Kriteria keempat dari hadits shahih adalah terhindar dari syadz. Maksudnya, jika periwayat yang meriwayatkan hadits tersebut sebenarnya terpercaya, tetapi ia menyalahi periwayat-periwayat tingkat kepercayaannya lebih tinggi.
Kriteria kelima dari hadits shahih adalah terhindar dari ‘illat.
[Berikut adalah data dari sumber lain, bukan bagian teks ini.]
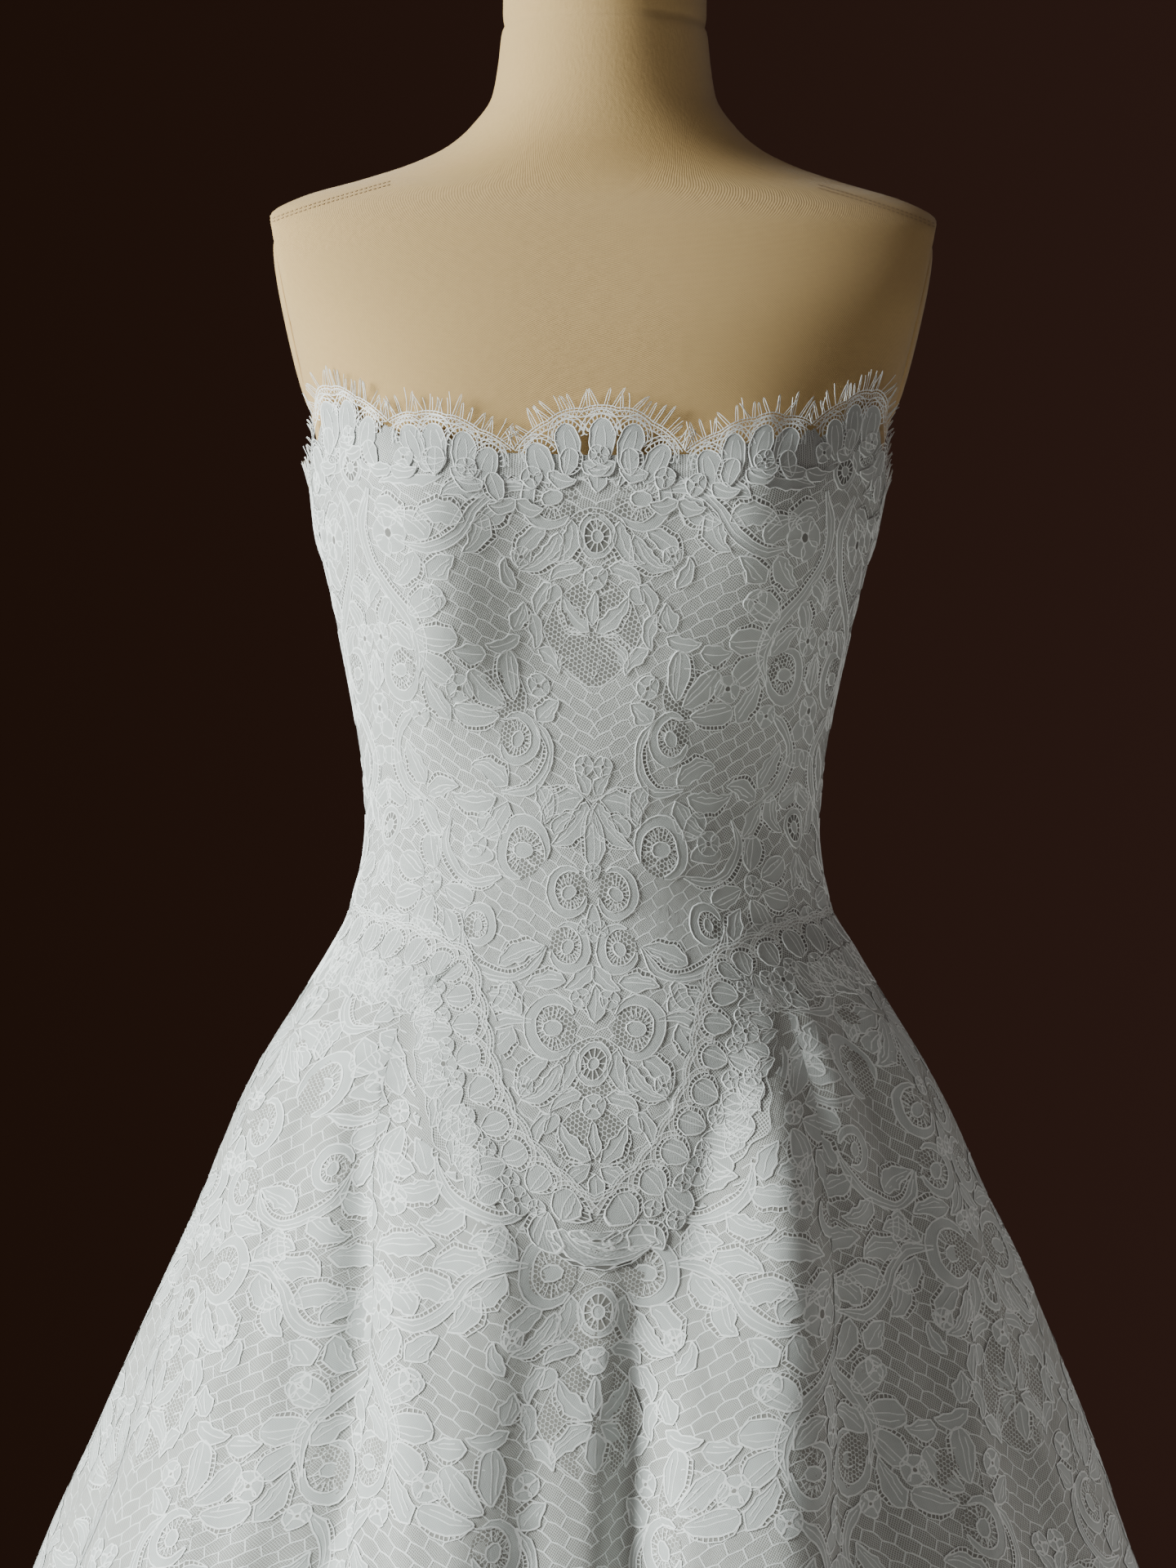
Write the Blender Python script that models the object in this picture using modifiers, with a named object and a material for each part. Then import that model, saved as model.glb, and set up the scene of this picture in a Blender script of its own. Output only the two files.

Maksudnya ‘illat di sini adalah sifat tersembunyi yang mengakibatkan cacat dalam penerimaannya, dan hadits tersebut tidak dapat di percaya.
D.     Langkah-langkah dalam penelitian sanad
a.      Melakukan I’tibar
Dengan adanya I’tibar sanad yang sedang di teliti mampu di pertimbangkan kedudukannya, adakah terdapat riwayat yang sama dengan sahabat yang sama, atau riwayat yang sama dengan sahabat yang berbeda pula.
I’tibar menurut bahasa yaitu memperhatikan perkara-perkara tertentu untuk mengetahui jenis lain yang ada di dalamnya.
Menurut istilah adalah penelitian jalan-jalan hadits yang diriwayatkan oleh satu orang perawi untuk mengetahui apakah ada orang lain dalam meriwayatkan hadits itu atau tidak.
b.      Pembuatan skema sanad
(3) metode periwayatan yang di gunakan oleh masing-masing periwayat
a.    Definisi tahammul ( تحمل ).
Tahammul, menurut etimologis, adalah menerima , me-nanggung , penerimaan . Tahammul al-hadis ( تحمل الحديث ), menurut terminologis, yaitu suatu kegiatan menerima, mendengar, dan mengambil hadis dari seorang guru (syaikh) dengan menggunakan beberapa metode-metode atau “cara-cara penerimaan hadis” (thuruq at-tahammul) .
b.      Definisi ada’ ( أداء ).
Ada’, menurut etimologis, adalah penyampaian , menyampaikan atau meriwayatkan . Ada’ al-hadis ( أداء الحديث ), menurut terminologis, yaitu suatu kegiatan menyampaikan dan meriwayatkan hadis kepada orang lain atau muridnya, dengan menggunakan lafadz-lafadz serta “bentuk penyampaian” (shighah al-ada’) yang digunakan oleh ahli hadis.